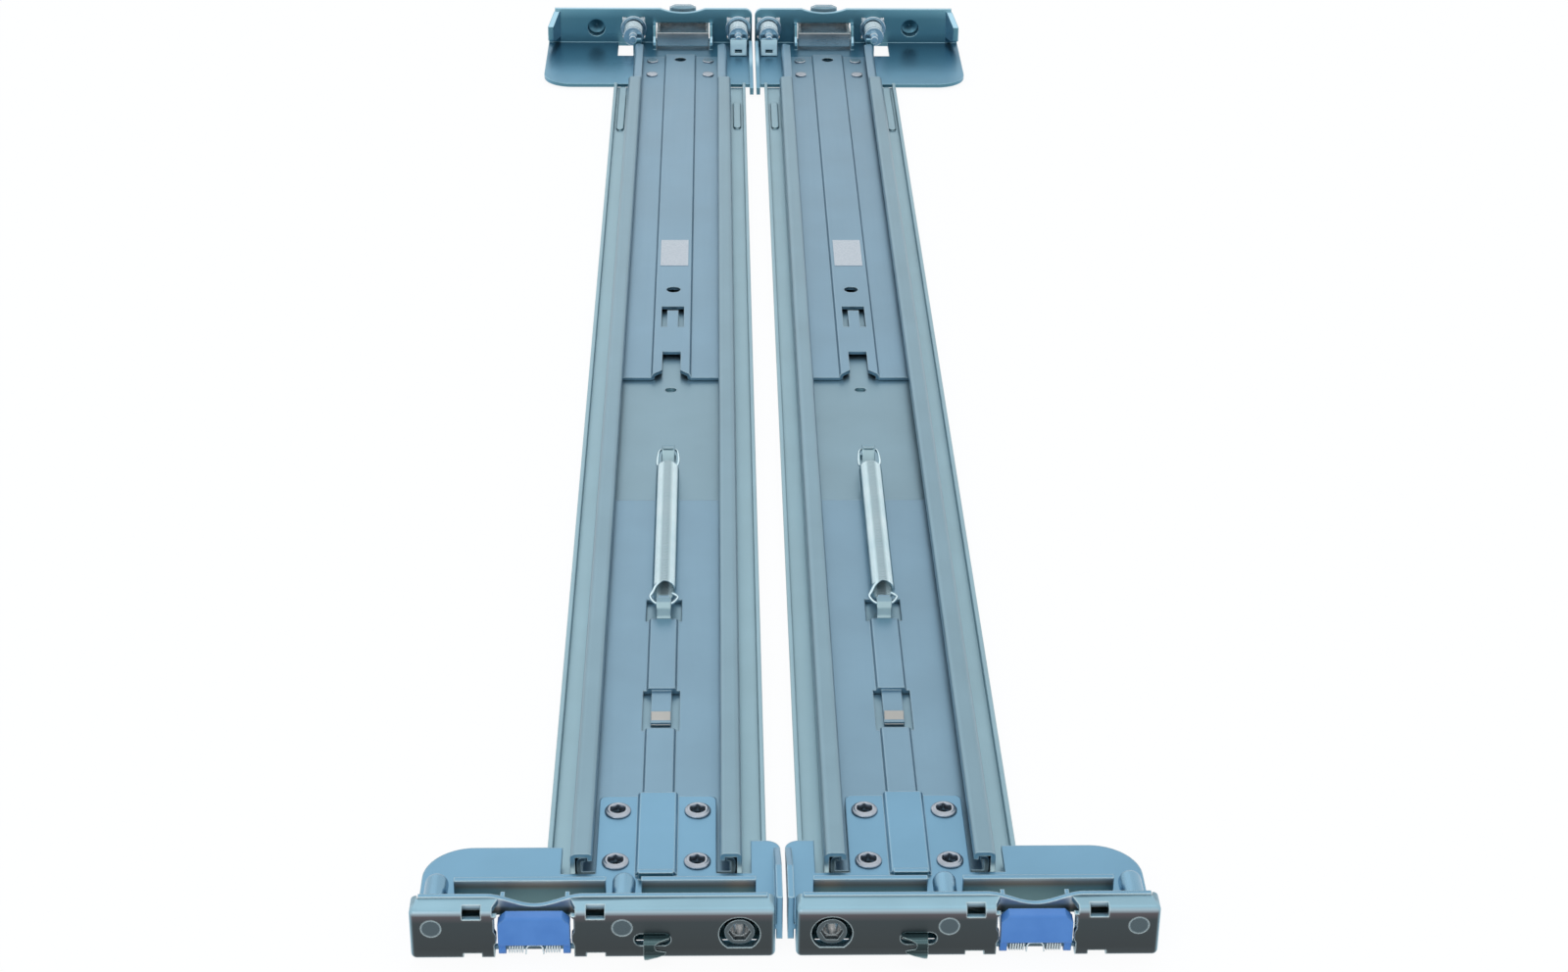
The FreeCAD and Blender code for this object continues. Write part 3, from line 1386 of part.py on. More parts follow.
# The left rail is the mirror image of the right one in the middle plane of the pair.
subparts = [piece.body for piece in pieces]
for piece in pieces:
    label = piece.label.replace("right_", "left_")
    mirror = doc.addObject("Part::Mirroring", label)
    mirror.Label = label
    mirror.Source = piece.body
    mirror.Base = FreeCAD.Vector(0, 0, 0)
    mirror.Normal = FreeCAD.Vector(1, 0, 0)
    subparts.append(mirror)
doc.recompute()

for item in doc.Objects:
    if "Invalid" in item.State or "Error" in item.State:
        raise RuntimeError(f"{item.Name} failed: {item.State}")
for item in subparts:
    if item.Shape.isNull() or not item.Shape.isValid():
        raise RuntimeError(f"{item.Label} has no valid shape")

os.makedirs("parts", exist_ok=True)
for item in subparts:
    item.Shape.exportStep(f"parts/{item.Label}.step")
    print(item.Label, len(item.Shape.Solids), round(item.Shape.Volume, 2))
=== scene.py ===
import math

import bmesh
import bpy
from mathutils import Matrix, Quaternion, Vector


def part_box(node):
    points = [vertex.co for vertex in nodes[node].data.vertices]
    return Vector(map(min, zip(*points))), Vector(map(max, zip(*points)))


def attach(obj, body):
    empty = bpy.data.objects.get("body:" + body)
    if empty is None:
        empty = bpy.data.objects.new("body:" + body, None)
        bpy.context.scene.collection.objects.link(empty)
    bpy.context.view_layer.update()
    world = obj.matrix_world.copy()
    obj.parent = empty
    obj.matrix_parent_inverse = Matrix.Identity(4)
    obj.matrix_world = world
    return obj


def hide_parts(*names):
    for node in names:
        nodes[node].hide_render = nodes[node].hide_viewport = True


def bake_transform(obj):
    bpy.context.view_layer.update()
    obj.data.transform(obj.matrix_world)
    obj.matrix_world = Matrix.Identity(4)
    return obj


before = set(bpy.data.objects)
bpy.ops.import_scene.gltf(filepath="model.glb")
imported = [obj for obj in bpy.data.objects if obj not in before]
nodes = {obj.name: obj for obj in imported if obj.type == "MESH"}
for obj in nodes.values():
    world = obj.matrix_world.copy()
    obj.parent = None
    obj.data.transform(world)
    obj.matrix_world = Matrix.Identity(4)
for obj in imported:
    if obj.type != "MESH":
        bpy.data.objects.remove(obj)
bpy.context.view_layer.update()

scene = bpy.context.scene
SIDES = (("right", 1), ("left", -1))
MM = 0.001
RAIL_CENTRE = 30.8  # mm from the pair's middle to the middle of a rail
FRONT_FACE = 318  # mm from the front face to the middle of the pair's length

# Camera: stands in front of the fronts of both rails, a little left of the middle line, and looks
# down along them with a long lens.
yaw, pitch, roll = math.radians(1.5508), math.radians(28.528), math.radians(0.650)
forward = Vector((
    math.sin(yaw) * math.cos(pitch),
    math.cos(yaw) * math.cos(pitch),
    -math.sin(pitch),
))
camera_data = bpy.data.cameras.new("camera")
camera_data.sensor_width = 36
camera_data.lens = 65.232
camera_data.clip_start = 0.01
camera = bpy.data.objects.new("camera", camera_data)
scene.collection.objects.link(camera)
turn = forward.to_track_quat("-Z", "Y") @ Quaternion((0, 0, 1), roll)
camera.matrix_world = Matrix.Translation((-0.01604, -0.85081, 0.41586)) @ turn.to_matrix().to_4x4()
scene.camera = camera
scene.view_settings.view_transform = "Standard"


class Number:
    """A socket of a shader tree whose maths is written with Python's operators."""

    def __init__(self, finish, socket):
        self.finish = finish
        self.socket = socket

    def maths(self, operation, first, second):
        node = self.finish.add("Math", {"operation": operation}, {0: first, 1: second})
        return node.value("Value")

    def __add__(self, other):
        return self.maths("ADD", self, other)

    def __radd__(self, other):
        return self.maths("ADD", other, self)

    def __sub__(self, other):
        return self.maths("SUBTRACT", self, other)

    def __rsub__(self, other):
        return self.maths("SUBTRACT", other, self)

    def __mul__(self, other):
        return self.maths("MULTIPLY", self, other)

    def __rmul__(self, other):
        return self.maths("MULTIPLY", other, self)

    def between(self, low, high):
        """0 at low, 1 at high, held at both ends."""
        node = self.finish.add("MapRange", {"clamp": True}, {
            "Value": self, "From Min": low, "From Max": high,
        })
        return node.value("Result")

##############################

Only the lines from the line with "mirror.Label = label" to the line with "obj.data.transform(obj.matrix_world)", inclusive, are to be printed, exactly as they appear.

◆ **TASK SOLUTION**:
    mirror.Label = label
    mirror.Source = piece.body
    mirror.Base = FreeCAD.Vector(0, 0, 0)
    mirror.Normal = FreeCAD.Vector(1, 0, 0)
    subparts.append(mirror)
doc.recompute()

for item in doc.Objects:
    if "Invalid" in item.State or "Error" in item.State:
        raise RuntimeError(f"{item.Name} failed: {item.State}")
for item in subparts:
    if item.Shape.isNull() or not item.Shape.isValid():
        raise RuntimeError(f"{item.Label} has no valid shape")

os.makedirs("parts", exist_ok=True)
for item in subparts:
    item.Shape.exportStep(f"parts/{item.Label}.step")
    print(item.Label, len(item.Shape.Solids), round(item.Shape.Volume, 2))
=== scene.py ===
import math

import bmesh
import bpy
from mathutils import Matrix, Quaternion, Vector


def part_box(node):
    points = [vertex.co for vertex in nodes[node].data.vertices]
    return Vector(map(min, zip(*points))), Vector(map(max, zip(*points)))


def attach(obj, body):
    empty = bpy.data.objects.get("body:" + body)
    if empty is None:
        empty = bpy.data.objects.new("body:" + body, None)
        bpy.context.scene.collection.objects.link(empty)
    bpy.context.view_layer.update()
    world = obj.matrix_world.copy()
    obj.parent = empty
    obj.matrix_parent_inverse = Matrix.Identity(4)
    obj.matrix_world = world
    return obj


def hide_parts(*names):
    for node in names:
        nodes[node].hide_render = nodes[node].hide_viewport = True


def bake_transform(obj):
    bpy.context.view_layer.update()
    obj.data.transform(obj.matrix_world)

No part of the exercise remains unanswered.